Describe some hereditary causes of haemolytic anaemia.

Answer 13

HAEMOGLOBINOPATHIES:

• sickle cell diseases
• thalassaemias

RED CELL ENZYMOPATHIES:

• G6PD deficiency
• PK deficiency

RED CELL MEMBRANE DISORDERS:

• hereditary spherocytosis (RBCs are spherical)
• hereditary elliptocytosis (RBCs are elliptical, oval-shaped)

Question 14

Describe Sickle Cell Disease.

Answer 14

There is a group of haemoglobin disorders with an inherited sickle β-globin gene. Sickle Cell Anaemia is homozygous (Hbss), and it is the most common of all Sickle Cell Diseases.
The normal β-globin gene has the nucleotides GAG, which codes for glutamic acid. In the sickle β-globin gene, the A is replaced with a T, changing the amino acid made to Valine.

Other than Sickle Cell Anaemia, there are other types of Sickle Cell Diseases, which are heterozygous:

• HbS/βthal
• HbSC
• HbSD
• HbSE

In sickle cell anaemia, you will see red blood cells shaped as a sickle. You will also see some target cells.

Question 15

Describe thalassaemia.

Answer 15

There are two types of thalassaemia, β thalassaemia and α thalassaemia.

β THALASSAEMIA:
The loss of one β-chain causes mild microcytic anaemia (a thalassaemia trait). The loss of both β-chains causes thalassaemia major.
This means that an excess of α-chains precipitate into the erythroblasts, causing haemolysis and ineffective erythropoiesis.

α THALASSAEMIA:
Here, there can be a loss of one, two, three or four α-chains.

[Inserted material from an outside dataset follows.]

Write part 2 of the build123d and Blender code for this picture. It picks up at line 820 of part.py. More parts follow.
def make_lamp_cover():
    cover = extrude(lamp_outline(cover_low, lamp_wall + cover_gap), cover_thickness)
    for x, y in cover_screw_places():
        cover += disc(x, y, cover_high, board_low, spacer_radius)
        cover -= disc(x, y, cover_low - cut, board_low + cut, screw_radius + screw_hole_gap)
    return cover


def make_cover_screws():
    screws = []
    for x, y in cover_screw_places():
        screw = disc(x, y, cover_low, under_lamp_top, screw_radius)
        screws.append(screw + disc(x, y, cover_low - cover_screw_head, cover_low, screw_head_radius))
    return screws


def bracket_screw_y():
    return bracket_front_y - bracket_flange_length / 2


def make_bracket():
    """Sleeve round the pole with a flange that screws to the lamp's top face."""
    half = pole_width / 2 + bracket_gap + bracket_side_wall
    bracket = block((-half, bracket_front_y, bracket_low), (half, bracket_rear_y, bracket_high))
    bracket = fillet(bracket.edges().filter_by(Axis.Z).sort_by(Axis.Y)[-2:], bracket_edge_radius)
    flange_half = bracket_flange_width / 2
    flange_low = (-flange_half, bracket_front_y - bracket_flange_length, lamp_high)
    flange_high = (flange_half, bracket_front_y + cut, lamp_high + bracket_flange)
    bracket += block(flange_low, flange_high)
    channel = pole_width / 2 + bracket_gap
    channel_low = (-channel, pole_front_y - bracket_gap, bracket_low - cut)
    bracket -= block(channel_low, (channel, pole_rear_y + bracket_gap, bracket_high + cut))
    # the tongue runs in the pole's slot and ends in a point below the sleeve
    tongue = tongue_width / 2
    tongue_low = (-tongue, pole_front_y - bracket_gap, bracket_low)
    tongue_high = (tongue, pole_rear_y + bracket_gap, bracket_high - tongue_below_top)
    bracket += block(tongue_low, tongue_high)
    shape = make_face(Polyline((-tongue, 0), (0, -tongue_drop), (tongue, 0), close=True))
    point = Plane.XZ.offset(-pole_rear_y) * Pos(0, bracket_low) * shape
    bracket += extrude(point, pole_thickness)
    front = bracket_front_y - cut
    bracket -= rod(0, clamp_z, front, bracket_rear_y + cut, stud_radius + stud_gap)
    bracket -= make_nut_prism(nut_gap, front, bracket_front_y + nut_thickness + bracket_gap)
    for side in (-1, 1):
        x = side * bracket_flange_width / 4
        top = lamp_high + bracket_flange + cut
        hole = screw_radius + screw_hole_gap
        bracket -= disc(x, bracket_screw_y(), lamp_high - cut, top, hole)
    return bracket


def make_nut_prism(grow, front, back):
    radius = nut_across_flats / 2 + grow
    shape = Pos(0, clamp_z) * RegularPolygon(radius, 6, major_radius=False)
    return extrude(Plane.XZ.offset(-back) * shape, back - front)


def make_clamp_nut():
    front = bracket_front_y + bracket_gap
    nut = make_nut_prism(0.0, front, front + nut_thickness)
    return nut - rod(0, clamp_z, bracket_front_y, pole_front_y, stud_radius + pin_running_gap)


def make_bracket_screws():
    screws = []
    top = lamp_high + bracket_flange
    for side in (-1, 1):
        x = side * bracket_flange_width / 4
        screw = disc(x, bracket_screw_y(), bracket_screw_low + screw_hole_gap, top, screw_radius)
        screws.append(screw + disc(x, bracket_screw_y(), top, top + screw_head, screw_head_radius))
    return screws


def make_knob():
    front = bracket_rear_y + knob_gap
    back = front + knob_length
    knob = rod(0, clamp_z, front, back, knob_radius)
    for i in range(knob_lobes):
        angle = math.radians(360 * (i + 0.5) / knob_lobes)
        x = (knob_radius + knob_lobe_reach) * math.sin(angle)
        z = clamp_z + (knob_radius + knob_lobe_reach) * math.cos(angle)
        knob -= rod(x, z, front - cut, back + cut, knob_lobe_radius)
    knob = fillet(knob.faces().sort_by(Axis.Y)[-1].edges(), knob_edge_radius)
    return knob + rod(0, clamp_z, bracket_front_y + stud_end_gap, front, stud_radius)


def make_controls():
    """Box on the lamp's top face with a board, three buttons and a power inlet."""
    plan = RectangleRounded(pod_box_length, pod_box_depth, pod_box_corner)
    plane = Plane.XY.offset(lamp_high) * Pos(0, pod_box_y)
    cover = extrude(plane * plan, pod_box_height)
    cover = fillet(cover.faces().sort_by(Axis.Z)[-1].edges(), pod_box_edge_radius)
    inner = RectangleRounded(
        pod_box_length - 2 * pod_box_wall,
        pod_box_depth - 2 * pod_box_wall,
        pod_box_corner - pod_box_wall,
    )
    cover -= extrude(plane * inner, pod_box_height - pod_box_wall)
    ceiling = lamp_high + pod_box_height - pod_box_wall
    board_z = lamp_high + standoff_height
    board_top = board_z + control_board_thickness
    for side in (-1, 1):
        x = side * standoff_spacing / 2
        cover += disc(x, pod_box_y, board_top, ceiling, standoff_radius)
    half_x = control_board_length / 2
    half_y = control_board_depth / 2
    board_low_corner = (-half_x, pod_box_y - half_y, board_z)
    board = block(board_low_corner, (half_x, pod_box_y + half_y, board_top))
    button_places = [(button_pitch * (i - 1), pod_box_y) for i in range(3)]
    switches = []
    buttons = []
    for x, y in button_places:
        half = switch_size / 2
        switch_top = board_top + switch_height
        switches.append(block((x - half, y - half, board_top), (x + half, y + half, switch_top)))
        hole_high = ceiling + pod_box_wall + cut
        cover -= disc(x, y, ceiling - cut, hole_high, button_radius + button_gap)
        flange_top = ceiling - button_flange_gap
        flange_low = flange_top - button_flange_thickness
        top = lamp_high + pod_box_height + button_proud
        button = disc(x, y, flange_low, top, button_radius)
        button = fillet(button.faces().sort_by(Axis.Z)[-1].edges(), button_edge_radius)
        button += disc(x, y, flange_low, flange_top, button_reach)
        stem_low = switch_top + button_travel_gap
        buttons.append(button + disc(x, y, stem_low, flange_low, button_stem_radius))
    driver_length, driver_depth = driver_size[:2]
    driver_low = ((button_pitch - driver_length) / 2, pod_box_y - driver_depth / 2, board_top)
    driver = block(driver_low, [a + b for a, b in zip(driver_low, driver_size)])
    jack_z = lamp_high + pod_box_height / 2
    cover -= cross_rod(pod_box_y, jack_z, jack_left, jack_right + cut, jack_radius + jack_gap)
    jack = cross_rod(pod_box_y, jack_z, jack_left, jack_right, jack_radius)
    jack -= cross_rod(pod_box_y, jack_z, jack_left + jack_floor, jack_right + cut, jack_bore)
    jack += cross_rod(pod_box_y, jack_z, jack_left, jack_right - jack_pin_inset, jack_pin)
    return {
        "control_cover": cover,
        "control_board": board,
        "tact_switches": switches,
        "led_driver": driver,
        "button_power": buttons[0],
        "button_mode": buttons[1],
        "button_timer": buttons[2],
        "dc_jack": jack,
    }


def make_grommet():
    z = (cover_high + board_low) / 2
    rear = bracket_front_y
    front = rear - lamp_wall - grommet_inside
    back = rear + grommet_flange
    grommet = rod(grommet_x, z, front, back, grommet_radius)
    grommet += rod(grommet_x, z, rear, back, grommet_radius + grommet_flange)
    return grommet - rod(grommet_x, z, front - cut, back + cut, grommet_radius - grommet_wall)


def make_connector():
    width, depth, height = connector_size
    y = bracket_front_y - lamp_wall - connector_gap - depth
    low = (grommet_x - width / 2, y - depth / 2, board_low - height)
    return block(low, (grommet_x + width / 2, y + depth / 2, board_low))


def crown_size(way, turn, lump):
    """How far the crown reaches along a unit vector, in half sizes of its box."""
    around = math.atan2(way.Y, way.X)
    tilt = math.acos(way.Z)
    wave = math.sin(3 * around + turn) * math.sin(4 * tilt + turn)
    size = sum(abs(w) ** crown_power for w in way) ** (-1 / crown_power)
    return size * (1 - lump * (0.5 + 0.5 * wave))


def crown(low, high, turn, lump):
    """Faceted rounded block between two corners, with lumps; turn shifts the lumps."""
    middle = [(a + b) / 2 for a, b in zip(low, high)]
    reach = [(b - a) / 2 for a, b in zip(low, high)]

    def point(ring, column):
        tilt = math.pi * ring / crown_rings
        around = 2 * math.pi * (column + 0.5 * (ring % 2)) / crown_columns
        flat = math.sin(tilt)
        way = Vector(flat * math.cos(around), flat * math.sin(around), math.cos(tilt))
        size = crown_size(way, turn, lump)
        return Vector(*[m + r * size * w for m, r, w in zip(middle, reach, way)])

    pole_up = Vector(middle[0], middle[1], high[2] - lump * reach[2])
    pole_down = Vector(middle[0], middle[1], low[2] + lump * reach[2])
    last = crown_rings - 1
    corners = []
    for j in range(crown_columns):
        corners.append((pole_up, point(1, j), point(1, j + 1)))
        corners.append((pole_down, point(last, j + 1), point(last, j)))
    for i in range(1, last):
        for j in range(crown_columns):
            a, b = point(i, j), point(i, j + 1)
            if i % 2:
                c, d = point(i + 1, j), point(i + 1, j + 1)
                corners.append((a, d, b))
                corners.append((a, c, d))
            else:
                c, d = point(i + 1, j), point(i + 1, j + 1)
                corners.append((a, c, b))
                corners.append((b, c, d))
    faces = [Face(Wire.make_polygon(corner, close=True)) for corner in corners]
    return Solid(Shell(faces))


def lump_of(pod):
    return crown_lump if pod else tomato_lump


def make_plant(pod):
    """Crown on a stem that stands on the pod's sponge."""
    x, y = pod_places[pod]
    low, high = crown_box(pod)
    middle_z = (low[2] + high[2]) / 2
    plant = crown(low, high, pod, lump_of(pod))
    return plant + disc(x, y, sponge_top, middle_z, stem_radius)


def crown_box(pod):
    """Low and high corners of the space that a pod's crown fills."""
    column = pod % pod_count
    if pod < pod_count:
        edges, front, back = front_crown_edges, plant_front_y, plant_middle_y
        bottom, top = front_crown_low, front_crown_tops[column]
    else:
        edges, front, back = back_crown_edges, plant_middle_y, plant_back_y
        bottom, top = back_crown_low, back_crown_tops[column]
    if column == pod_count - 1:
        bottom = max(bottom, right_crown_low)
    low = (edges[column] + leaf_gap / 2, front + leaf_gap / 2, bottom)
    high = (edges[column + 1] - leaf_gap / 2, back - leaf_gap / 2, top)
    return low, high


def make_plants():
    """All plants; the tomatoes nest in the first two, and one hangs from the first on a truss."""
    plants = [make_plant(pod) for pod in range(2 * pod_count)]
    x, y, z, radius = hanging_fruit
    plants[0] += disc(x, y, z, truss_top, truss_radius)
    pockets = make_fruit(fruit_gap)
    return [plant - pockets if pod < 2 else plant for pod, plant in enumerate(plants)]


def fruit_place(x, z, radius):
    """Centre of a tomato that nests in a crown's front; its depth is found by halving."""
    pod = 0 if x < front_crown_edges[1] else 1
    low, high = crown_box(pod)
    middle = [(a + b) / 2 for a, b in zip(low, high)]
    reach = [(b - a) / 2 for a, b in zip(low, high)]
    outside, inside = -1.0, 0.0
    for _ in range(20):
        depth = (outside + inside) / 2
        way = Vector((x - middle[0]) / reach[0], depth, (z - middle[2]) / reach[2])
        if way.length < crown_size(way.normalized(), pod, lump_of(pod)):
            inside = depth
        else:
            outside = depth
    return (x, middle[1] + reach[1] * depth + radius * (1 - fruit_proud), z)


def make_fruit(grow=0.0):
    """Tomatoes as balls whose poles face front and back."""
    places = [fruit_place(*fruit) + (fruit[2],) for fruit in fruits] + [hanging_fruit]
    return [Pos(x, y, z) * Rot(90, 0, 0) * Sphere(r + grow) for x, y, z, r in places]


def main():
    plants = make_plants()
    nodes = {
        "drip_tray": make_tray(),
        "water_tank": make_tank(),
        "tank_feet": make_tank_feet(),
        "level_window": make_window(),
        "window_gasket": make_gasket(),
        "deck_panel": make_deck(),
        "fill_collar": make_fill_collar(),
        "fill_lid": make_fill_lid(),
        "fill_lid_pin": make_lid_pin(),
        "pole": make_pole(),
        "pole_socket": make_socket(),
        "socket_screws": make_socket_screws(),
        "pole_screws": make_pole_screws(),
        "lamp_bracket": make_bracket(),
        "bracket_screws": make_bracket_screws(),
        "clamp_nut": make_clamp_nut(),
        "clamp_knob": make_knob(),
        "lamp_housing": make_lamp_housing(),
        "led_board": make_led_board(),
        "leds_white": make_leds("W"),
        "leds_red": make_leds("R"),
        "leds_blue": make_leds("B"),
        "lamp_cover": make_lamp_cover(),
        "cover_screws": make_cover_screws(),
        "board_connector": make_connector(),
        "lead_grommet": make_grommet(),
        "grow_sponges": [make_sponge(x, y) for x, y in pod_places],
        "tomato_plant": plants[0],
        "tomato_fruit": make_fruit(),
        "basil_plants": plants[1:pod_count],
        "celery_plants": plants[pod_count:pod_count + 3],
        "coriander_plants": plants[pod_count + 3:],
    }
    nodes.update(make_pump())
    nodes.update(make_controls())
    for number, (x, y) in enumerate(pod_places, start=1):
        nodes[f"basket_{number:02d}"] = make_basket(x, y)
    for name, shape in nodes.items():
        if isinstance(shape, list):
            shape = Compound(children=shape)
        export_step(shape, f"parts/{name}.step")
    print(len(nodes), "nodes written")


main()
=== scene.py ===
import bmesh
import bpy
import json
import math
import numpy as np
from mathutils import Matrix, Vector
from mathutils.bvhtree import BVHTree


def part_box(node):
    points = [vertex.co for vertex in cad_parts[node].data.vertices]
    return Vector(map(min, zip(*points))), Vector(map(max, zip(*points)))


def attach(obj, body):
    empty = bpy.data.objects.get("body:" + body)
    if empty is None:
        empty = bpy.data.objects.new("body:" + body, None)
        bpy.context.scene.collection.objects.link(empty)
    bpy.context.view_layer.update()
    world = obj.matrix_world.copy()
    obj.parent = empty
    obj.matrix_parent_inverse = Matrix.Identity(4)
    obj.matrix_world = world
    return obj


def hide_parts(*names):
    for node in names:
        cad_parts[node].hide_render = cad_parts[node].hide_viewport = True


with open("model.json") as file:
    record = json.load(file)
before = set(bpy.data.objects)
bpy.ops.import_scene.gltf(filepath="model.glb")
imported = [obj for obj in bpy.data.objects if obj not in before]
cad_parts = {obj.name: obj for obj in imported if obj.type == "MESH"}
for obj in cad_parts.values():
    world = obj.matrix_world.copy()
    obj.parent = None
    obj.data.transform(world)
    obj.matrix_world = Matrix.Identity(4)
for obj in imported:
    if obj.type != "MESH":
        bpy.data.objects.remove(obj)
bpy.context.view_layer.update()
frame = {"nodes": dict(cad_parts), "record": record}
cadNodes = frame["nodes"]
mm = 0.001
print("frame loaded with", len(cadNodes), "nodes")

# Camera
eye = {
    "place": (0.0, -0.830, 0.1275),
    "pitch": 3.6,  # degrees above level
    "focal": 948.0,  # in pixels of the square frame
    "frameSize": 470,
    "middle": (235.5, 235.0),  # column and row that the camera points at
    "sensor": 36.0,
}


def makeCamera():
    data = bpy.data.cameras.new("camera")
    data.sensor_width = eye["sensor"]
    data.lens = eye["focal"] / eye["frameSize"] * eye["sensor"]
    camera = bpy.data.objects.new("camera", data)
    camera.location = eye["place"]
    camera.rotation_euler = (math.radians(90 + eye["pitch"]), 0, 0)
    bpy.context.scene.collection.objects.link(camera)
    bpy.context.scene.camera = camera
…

In thalassaemia, you will find red blood cells called target cells. You will also see cells that look like teardrops.

Question 16

List (and briefly describe) the two main red cell enzymes.

Answer 16

The two main red cell enzymes are:

• Glucose-6-Phosphate Dehydrogenase (G6PD)
• Pyruvate Kinase (PK)

They support two main metabolic pathways:

• Pentose Phosphate Pathway
• Glycolytic Pathway

Question 17

What happens in a G6PD deficiency?

Answer 17

It is a metabolic abnormality. In it, NADPH and GSH generation is impaired.
Acute haemolysis occurs on exposure to oxidant stress, such as oxidative drugs, fava beans (broad beans) or infections.
Haemoglobin precipitates, causing Heinz bodies (red blood cells with denatured haemoglobin) to be seen.

In it, you will see blister/basket cells, which are red blood cells with the haemoglobin on one side.

A G6PD deficiency is most commonly known as enzymopathy. It is highly prevalent in places with high malaria rates, as the patients infected with malaria then aren’t affected as severely, and are able to survive it. Thus, it is evelutionarily beneficial.

Question 18

What happens in a PK deficiency?

Answer 18

ATP-depleted cells lose a large amount of potassium and water, and become dehydrated and rigid.
This happens because cation pumps fail to function. This causes chronic, non-spherocytic haemolytic anaemia. The excess haemolysis leads to jaundice and gallstones.